Por qué Leonardo da Vinci evitaba las plumas aunque soñara con volar como los pájaros

Construir alas con plumas era tan inútil como intentar remar con abanicos. Leonardo da Vinci lo sabía, y por eso buscó en la naturaleza no lo evidente, sino lo que realmente funcionaba. Su sueño de volar no pasaba por copiar lo que veía en los pájaros, sino por entender cómo se sostenía un cuerpo en el aire.
Mientras otros se quedaban en la superficie, él abría cuadernos y pensaba en poleas, en lino encerado, en estructuras que simularan un ave sin disfrazarse de ella. Su ambición no era parecer un pájaro: era volar mejor que uno.
Alas sí, pero con cuerdas, poleas y lino encerado
Antes de dibujar alas, observó las de una libélula. Más adelante, las de un murciélago. También se fijó en el milano real. No las copiaba, las traducía. En el Códice sobre el vuelo de los pájaros , que actualmente se encuentra en la Biblioteca Real de Turín, dejó apuntes como este: “Si el ala y la cola están por encima del viento, bájese la mitad del ala opuesta y se recibirá la fuerza del viento y se enderezará”.
Su obsesión era desmontar el vuelo como el relojero que desmonta un reloj: parte por parte. Cada pluma que estudiaba terminaba convertida en palanca, cuerda o compuerta.

En una de sus ideas más elaboradas, el llamado Gran Nibbio, Leonardo diseñó una máquina voladora que imitaba el movimiento de las alas sin recurrir a plumas. Utilizó en su lugar piezas articuladas, cubiertas con tela, que al moverse dejaban pasar el aire de forma similar al plumaje real.
La estructura permitía que el piloto se tumbara boca arriba y usara los pedales para accionar el batido. Según los dibujos, ese esfuerzo se multiplicaba con un sistema de poleas que aliviaba la carga muscular. No se trataba de levantar el vuelo a pulso, sino de canalizar mejor la energía humana.
Algo parecido aparece en otro de sus proyectos, el de la Aquila Meccanica, estudiado siglos después por Mario Taddei.

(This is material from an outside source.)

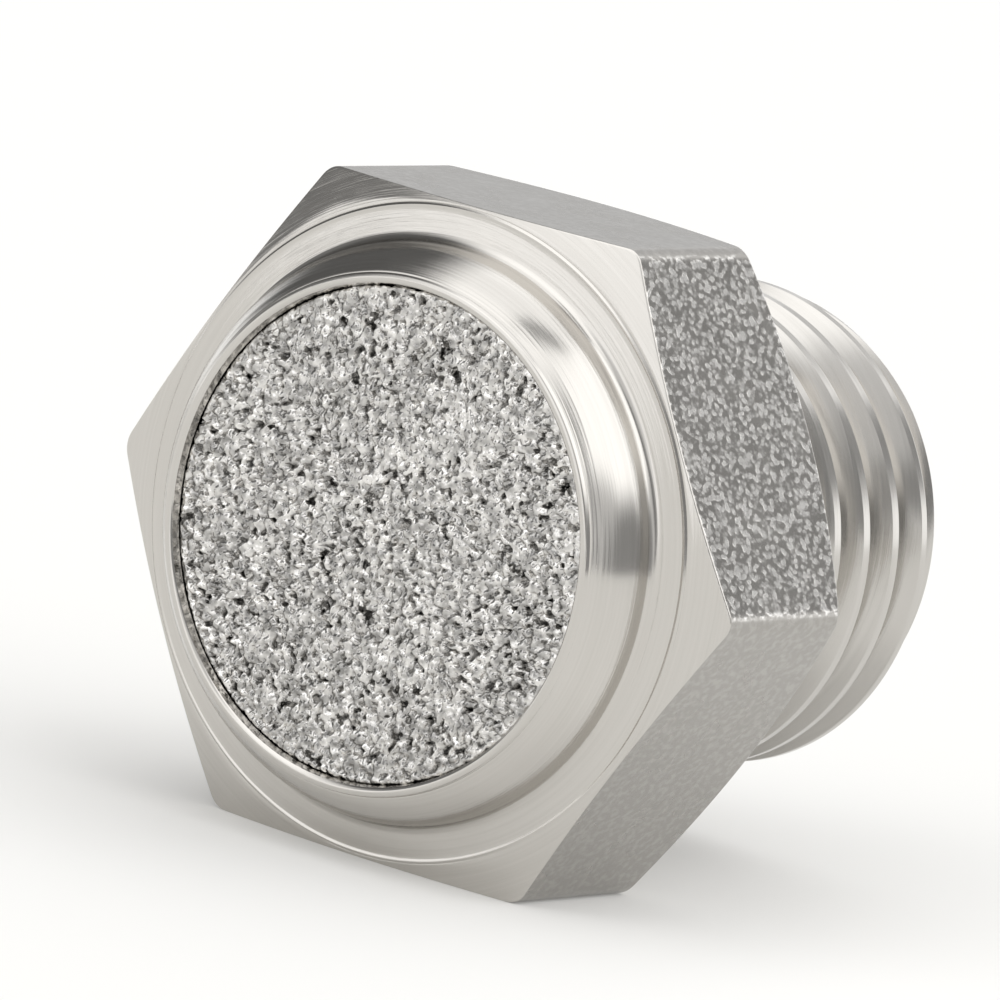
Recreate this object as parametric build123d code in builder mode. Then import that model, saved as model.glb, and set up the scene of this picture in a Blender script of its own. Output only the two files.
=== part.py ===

La particularidad del aparato estaba en los sportelletti, unas ventanillas móviles de lino encerado que se cerraban en la bajada del ala y se abrían en la subida, dejando pasar el aire. Era una reproducción funcional del comportamiento de las plumas, pero hecha con materiales más fiables.

Leonardo tenía claro que una pluma era demasiado débil como para formar parte de una estructura técnica. En sus manuscritos lo deja entrever, especialmente en las anotaciones sobre las alas: no buscaba parecerse a un ave, sino conseguir que una persona pudiera elevarse del suelo. Esa diferencia entre imitación y comprensión lo acompañó siempre. Por eso, sus diseños incluían engranajes, tiras de cuero y telas resistentes.
Zoroastro y Lilienthal se estrellaron, pero se sacaron lecciones
El único vuelo documentado de sus máquinas no fue obra suya, sino de Tommaso Masini, también conocido como Zoroastro da Peretola. La historia cuenta que se lanzó en 1506 desde el monte Ceceri, a las afueras de Florencia, con un prototipo del Gran Nibbio.
Planeó unos metros y acabó con las piernas fracturadas. A pesar de todo, aquel intento dejó una lección: no tanto por lo que consiguió, como por lo que reveló sobre los límites de los materiales y la fuerza humana.

Años más tarde, el ingeniero alemán Otto Lilienthal, considerado el primer pionero moderno del vuelo controlado y documentado, retomó la misma idea: observar a las aves, estudiar la resistencia del aire y lanzarse desde colinas. También él acabó estrellado Y muriendo..
Lo que ninguno de los dos logró en vida sirvió de base para que otros lo consiguieran después. Aunque Leonardo da Vinci nunca voló, su forma de pensar dejó más que alas: dejó planos con los que el vuelo humano empezó a tener sentido. Cinco siglos después, volar es una realidad totalmente normal. Pero la idea de abordar el vuelo como un problema técnico, la primera, fue suya.